The headline numbers suggest the startup market is recovering. It isn’t. What looks like recovery is actually concentration—fewer companies absorbing more capital.
Total capital raised in 2025 is estimated at $110 billion, up 6% from 2024. Sounds like recovery. But look at the deal count:
- Q3 2025: 888 primary rounds
- Q4 2025: 569 primary rounds
- That’s a 36% drop in one quarter
The Denominator Problem
Capital is rising while deal count is collapsing. Fewer companies are getting funded, but those that do get funded are raising larger rounds. The denominator is shrinking faster than the numerator is growing.
For context: The 2021 peak was $220 billion—a ZIRP-fueled anomaly that distorts all comparisons. The market hasn’t “recovered to 2021 levels.” It has structurally reset to roughly half that size and is now concentrating further.
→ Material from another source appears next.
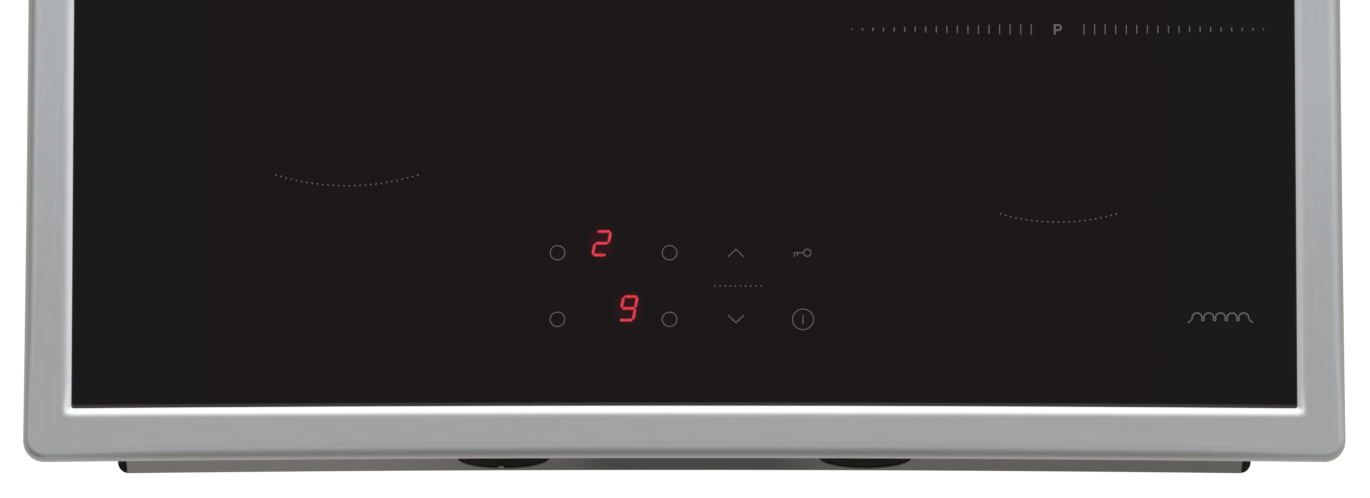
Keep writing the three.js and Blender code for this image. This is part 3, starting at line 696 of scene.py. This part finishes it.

False Optimism Is Dangerous
The “recovery narrative” creates false optimism. Founders planning fundraises based on improving conditions may find the door has actually narrowed.
The companies getting funded aren’t a sign of market health—they’re the survivors of an increasingly selective filter. As mental models thinking would suggest: don’t mistake aggregate capital figures for accessibility.
The question isn’t “how much capital is being deployed?” It’s “how many companies can access that capital?” The answer: fewer than ever.